Breakthrough discovery on brain cortex functionality

UTSA College of Sciences researchers Alice Bertero, Hector Zurita and Marc Normandin and biology associate professor Alfonso Junior Apicella collaborated on the research project.

In the past, labeling individual neurons allowed researchers to study the neurons that project from the brain's cortex to the striatum. The results suggested that the pathways are exclusively excitatory. For this reason most people assumed that inhibition must occur when excitatory cortical neurons activate intrastriatal inhibitory.

The UTSA team contested this view by providing anatomical and physiological evidence for the existence of long-range parvalbumin-expression neurons from the cortex to the striatum in the brains of mice.

This finding is an essential step toward better understanding the neuronal mechanism of cortical long-range GABAerginc neurons in healthy and diseased brains. In particular this could lead to new treatments for patients with epilepsy, post-traumatic stress disorder, schizophrenia and other mental conditions in which GABAergic neurons play a significant role.
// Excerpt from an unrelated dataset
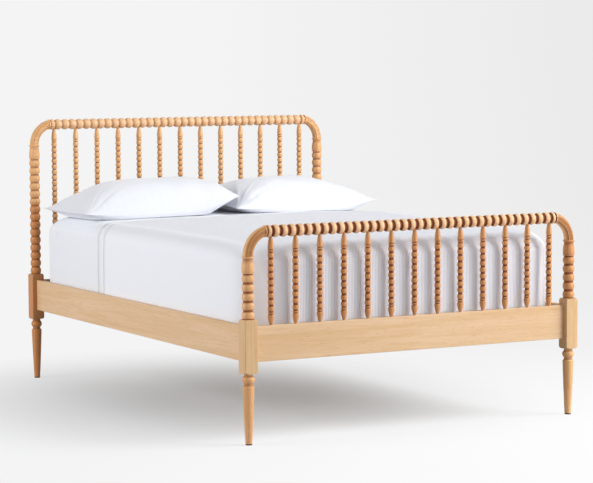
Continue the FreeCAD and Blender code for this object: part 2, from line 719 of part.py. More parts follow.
def build_beam():
    """The centre beam, the stirrups that hold it on the end rails, and their screws."""
    keep(box("centre_beam", "beam_width", "2 * beam_half", "beam_height",
             "-beam_width / 2", "-beam_half", "slat_bottom - beam_height"), "centre_beam")
    gauge = size("stirrup_gauge")
    depth = size("stirrup_depth")
    height = size("beam_height")
    outer = size("beam_width") / 2 + gauge
    low = size("slat_bottom") - height - gauge
    wing = outer + size("stirrup_flange")
    back_y = size("beam_half")
    plate = Part.makeBox(2 * wing, gauge, height + gauge, Vector(-wing, back_y, low))
    shelf = Part.makeBox(2 * outer, depth, gauge, Vector(-outer, back_y - depth, low))
    cheeks = [Part.makeBox(gauge, depth, size("stirrup_cheek"), Vector(x, back_y - depth, low))
              for x in (-outer, outer - gauge)]
    stirrup = plate.fuse([shelf] + cheeks).removeSplitter()
    screws = []
    for side in (-1, 1):
        for share in (0.25, 0.75):
            start = Vector(side * (outer + size("stirrup_flange") / 2), back_y,
                           size("slat_bottom") - share * height)
            screws.append(screw(start, Vector(0, 1, 0), size("stirrup_screw_length")))
    stirrup = stirrup.cut(screws)
    both_ends = [stirrup, stirrup.mirror(Vector(), Vector(0, 1, 0))]
    keep(solid("beam_stirrups", Part.makeCompound(both_ends)), "beam_stirrups")
    screws += [one.mirror(Vector(), Vector(0, 1, 0)) for one in screws]
    keep(solid("stirrup_screws", Part.makeCompound(screws)), "stirrup_screws")


# ---- hardware ----

def screw(start, direction, length):
    """A flat-headed wood screw with its head flush at the start."""
    head = Part.makeCylinder(size("screw_head"), size("screw_flat"), start, direction)
    return head.fuse(Part.makeCylinder(size("screw_radius"), length, start, direction)).removeSplitter()


def build_hooks():
    """Hook plates on the side rails, slotted plates in the posts, and the screws of both."""
    gauge = size("plate_gauge")
    width = size("plate_width")
    height = size("plate_height")
    thick = size("hook_gauge")
    lip = size("hook_lip")
    x = size("plate_x")
    y = size("side_half")
    z = size("plate_centre")
    hook_plate = Part.makeBox(width, gauge, height, Vector(x - width / 2, y - gauge, z - height / 2))
    slotted = Part.makeBox(width, gauge, height, Vector(x - width / 2, y, z - height / 2))
    room = size("hook_room")
    reach = gauge + size("hook_reach")
    for side in (-1, 1):
        low = z + side * size("hook_spacing") / 2 - size("hook_height") / 2
        arm = Part.makeBox(thick, reach + gauge, size("hook_height"), Vector(x - thick / 2, y - gauge, low))
        lip_depth = size("hook_reach") - room
        drop = Part.makeBox(thick, lip_depth, lip, Vector(x - thick / 2, y + reach - lip_depth, low - lip))
        hook_plate = hook_plate.fuse([arm, drop])
        slot = Part.makeBox(thick + 2 * room, gauge, size("hook_height") + lip + room,
                            Vector(x - thick / 2 - room, y, low))
        slotted = slotted.cut(slot)
    screws = []
    for side in (-1, 1):
        start = Vector(x, y, z + side * (height / 2 - size("screw_margin")))
        screws.append(screw(start, Vector(0, -1, 0), size("screw_length")))
        screws.append(screw(start, Vector(0, 1, 0), size("screw_length")))
    hook_plate = hook_plate.removeSplitter().cut(screws)
    slotted = slotted.cut(screws)
    keep(solid("rail_hooks", in_corners(hook_plate)), "rail_hooks")
    keep(solid("post_plates", in_corners(slotted)), "post_plates")
    keep(solid("plate_screws", in_corners(Part.makeCompound(screws))), "plate_screws")


def build_small_parts():
    """Cleat screws, elbow dowels and glides."""
    start_x = -size("rail_face_x") + size("cleat_size")
    level = size("slat_bottom") - size("cleat_size") / 2
    count = int(size("cleat_screws"))
    run = size("side_half") - 2 * size("cleat_margin")
    screws = []
    for number in range(count):
        y = (number - (count - 1) / 2) * 2 * run / (count - 1)
        screws.append(screw(Vector(start_x, y, level), Vector(-1, 0, 0), size("cleat_screw_length")))
    screws += [one.mirror(Vector(), Vector(1, 0, 0)) for one in screws]
    keep(solid("cleat_screws", Part.makeCompound(screws)), "cleat_screws")
    radius = size("dowel_radius")
    length = size("dowel_length")
    dowels = []
    for end, sign in (("head", 1), ("foot", -1)):
        y = sign * size("post_half_y")
        upright = Vector(-size("post_half_x"), y, size(end + "_post_top") - length / 2)
        level_start = Vector(-size("top_half") - length / 2, y, size(end + "_axis"))
        dowels.append(Part.makeCylinder(radius, length, upright))
        dowels.append(Part.makeCylinder(radius, length, level_start, Vector(1, 0, 0)))
    dowels += [one.mirror(Vector(), Vector(1, 0, 0)) for one in dowels]
    keep(solid("elbow_dowels", Part.makeCompound(dowels)), "elbow_dowels")
    foot = Vector(-size("post_half_x"), size("post_half_y"), 0)
    glide = Part.makeCylinder(size("toe_radius"), size("glide_height"), foot)
    under = [edge for edge in glide.Edges if edge.BoundBox.ZMax < 0.01]
    glide = glide.makeChamfer(size("glide_chamfer"), under)
    keep(solid("foot_glides", in_corners(glide)), "foot_glides")


# ---- mattress and bedding ----

def rounded_rectangle(half_x, half_y, corner, height):
    """A level rectangle with rounded corners, as a closed wire."""
    inner_x = half_x - corner
    inner_y = half_y - corner
    edges = []
    for turn in range(4):
        reach, side = ((inner_x, inner_y), (inner_y, inner_x))[turn % 2]
        rotation = FreeCAD.Rotation(Vector(0, 0, 1), 90 * turn)
        slant = corner * math.sqrt(0.5)
        points = [Vector(reach + corner, -side, height), Vector(reach + corner, side, height),
                  Vector(reach + slant, side + slant, height), Vector(reach, side + corner, height)]
        start, end, middle, finish = [rotation.multVec(point) for point in points]
        edges.append(Part.makeLine(start, end))
        edges.append(Part.Arc(end, middle, finish).toShape())
    return Part.Wire(edges)


def mattress_form(grow, bottom):
    """The mattress grown by a thickness all round, from a height upwards: level rounded
    rectangles drawn in along a quarter round at the shoulder and along a low crown above it."""
    half_x = size("mattress_width") / 2
    half_y = size("mattress_length") / 2
    radius = size("mattress_shoulder")
    shoulder = size("slat_top") + size("mattress_height")
    rows = [(-grow, bottom)]
    steps = int(size("shoulder_step_count"))
    for step in range(steps + 1):
        angle = step * math.pi / 2 / steps
        rows.append((radius - (radius + grow) * math.cos(angle),
                     shoulder - radius + (radius + grow) * math.sin(angle)))
    steps = int(size("crown_step_count"))
    for step in range(1, steps + 1):
        share = step / (steps + 1)
        rise = size("mattress_crown") * (1 - (1 - share) ** 2)
        rows.append((radius + share * (half_x - radius), shoulder + rise + grow))
    corner = size("mattress_corner") + grow
    form = Part.makeLoft([rounded_rectangle(half_x - inset, half_y - inset, corner, height)
                          for inset, height in rows], True, True)
    form.translate(Vector(0, size("mattress_middle"), 0))
    return form


def cover(inner, gauge, bottom, head_edge=None):
    """A layer of bedding over the mattress, open below and cut off at a head edge."""
    layer = mattress_form(inner + gauge, bottom).cut([mattress_form(inner, size("rail_bottom"))])
    if head_edge is None:
        return layer
    far = size("post_half_y") * 2
    keep_box = Part.makeBox(far, far + head_edge, far, Vector(-far / 2, -far, 0))
    return layer.common([keep_box])


def build_bedding():
    """The mattress and the three layers over it."""
    gap = size("sheet_gap")
    thin = size("sheet_gauge")
    hem = size("hem_height")
    keep(solid("mattress", mattress_form(0, size("slat_top"))), "mattress")
    low = size("slat_top") + 1
    keep(solid("fitted_sheet", cover(gap, thin, low)), "fitted_sheet")
    second = 2 * gap + thin
    keep(solid("top_sheet", cover(second, thin, hem, size("top_sheet_edge"))), "top_sheet")
    third = second + thin + gap
    keep(solid("coverlet", cover(third, size("coverlet_gauge"), hem, size("coverlet_edge"))), "coverlet")


def pillow_section(x, depth, rise, drop, middle_y, seam):
    """A lens across a pillow: an upper and a lower arc that meet at the seam."""
    front = Vector(x, middle_y - depth / 2, seam)
    back = Vector(x, middle_y + depth / 2, seam)
    upper = Part.Arc(front, Vector(x, middle_y, seam + rise), back).toShape()
    lower = Part.Arc(back, Vector(x, middle_y, seam - drop), front).toShape()
    return Part.Wire([upper, lower])


def pillow_form(middle_x):
    """A pillow lofted across the bed: thin ends, a crowned middle and drawn-in long sides."""
    half = size("pillow_width") / 2
    middle_y = size("pillow_head") - size("pillow_depth") / 2
    seam = size("bed_top") + size("pillow_belly") - size("pillow_sink")
    stations = [(1.0, 0.06), (0.93, 0.36), (0.72, 0.76), (0.38, 0.96), (0.0, 1.0)]
    sides = [(-place_x, fullness) for place_x, fullness in stations]
    sides += [(place_x, fullness) for place_x, fullness in reversed(stations[:-1])]
    sections = []
    for place_x, fullness in sides:
        depth = size("pillow_depth") - 2 * size("pillow_waist") * (1 - place_x ** 2)
        sections.append(pillow_section(middle_x + place_x * half, depth, size("pillow_crown") * fullness,
                                       size("pillow_belly") * fullness, middle_y, seam))
    return Part.makeLoft(sections, True, False)


def build_pillows():
    """Two pillows side by side."""
    middle = (size("pillow_width") + size("pillow_gap")) / 2
    keep(solid("pillow_left", pillow_form(-middle)), "pillow_left")
    keep(solid("pillow_right", pillow_form(middle)), "pillow_right")


# ---- the whole bed ----

def build_bed():
    """Builds every piece in order."""
    fill_sheet()
    for end, flip in (("head", ""), ("foot", "-")):
        build_posts(end, flip)
        build_elbows(end, flip)
        build_top_rail(end, flip)
        build_lower_rail(end, flip)
        build_spindles(end, flip)
    build_side_rails()
    build_slats()
    build_beam()
    build_hooks()
    build_small_parts()
    build_bedding()
    build_pillows()
    doc.recompute()


def write_parts():
    """Checks every object and writes each piece to its own file."""
    for item in doc.Objects:
        checked(item)
    for item in parts:
        if item.Shape.isNull() or not item.Shape.isValid():
            raise RuntimeError("%s isn't a valid solid" % item.Label)
    os.makedirs("parts", exist_ok=True)
    for item in parts:
        item.Shape.exportStep("parts/%s.step" % item.Label)
        low = item.Shape.BoundBox
        print("%-22s %3d solid(s) %12.0f mm3  x %8.1f %8.1f  y %8.1f %8.1f  z %8.1f %8.1f" % (
            item.Label, len(item.Shape.Solids), item.Shape.Volume,
            low.XMin, low.XMax, low.YMin, low.YMax, low.ZMin, low.ZMax))


build_bed()
write_parts()
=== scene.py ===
"""Looks of a spindle bed: turned maple posts, rails and spindles, made bed and two pillows.

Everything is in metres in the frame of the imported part: x across the bed, +Y towards the head,
+Z up, the floor at zero. Turned pieces and bedding are surfaces worked out with numpy; straight
rails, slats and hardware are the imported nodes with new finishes.
"""
from __future__ import annotations

import logging
import math
from dataclasses import dataclass
from enum import Enum

import bmesh
import bpy
import numpy as np
from mathutils import Matrix

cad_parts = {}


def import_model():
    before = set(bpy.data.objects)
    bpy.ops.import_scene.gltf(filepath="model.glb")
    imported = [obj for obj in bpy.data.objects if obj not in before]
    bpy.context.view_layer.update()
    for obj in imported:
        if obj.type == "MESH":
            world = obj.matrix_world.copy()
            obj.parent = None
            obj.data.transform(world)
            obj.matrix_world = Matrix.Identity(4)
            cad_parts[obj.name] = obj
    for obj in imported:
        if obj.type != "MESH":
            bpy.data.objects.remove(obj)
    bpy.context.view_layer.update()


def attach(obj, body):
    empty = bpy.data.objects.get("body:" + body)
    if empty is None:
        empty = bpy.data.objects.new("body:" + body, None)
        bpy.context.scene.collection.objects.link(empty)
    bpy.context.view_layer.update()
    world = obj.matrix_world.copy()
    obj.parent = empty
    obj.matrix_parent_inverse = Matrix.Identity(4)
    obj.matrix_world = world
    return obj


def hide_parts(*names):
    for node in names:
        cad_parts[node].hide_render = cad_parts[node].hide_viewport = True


LOG = logging.getLogger("spindle_bed")
MM = 0.001
QUARTER = math.pi / 2
IMAGE_WIDTH = 593
ALL_SMOOTH = 180.0  # no angle between two faces is sharper than this many degrees
NO_FACES = np.zeros((0, 3), int)
SURFACE_IOR = 1.45  # of lacquer, and near enough of cotton

Material = bpy.types.Material
Materials = dict[str, bpy.types.Material]
Object = bpy.types.Object
Socket = bpy.types.NodeSocket
Tree = bpy.types.NodeTree


class Axis(Enum):
    """Which way a turned piece or the grain of a board runs."""

    ACROSS = 0
    ALONG = 1
    UP = 2


class End(Enum):
    """The two ends of the bed, with the sign of their place on the y axis."""

    HEAD = 1
    FOOT = -1

    @property
    def word(self) -> str:
        """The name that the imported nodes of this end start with."""
        return self.name.lower()

    def of(self, pair: tuple) -> float:
        """The head's or the foot's value of a pair that gives both, the head's first."""
        return pair[0] if self is End.HEAD else pair[1]


class Side(Enum):
    """The two sides of the bed, with the sign of their place on the x axis."""

    LEFT = -1
    RIGHT = 1

    @property
    def word(self) -> str:
        """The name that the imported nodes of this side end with."""
        return self.name.lower()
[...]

"Daily we are bombarded by multiple auditory stimuli, including various speeches," said Apicella. "Particularly, listeners must determine which speech acoustic features are relevant and generalize across irrelevant ones during speech perception. We think that the interaction between the cortex and the striatum is fundamental to optimize nonnative speech learning in adulthood. Therefore, it is crucial to determine which of the cortical-striatum pathway's cellular elements are involved in this process."

The discovery that the striatum receives both excitatory and inhibitory inputs from the cortex suggests that these inputs' timing and relative strength can modulate the striatum's activity. This is important because it invites the scientific community to speculate that the long-range parvalbumin-expressing projects could play a role through gamma oscillation synchronization between the auditory cortex and striatum.

The team proposes that future experiments will provide further insight into the role of the timing and ratio of excitation and inhibition, two opposing forces in the mammalian cerebral cortex, affecting the cortico-striatal dynamic.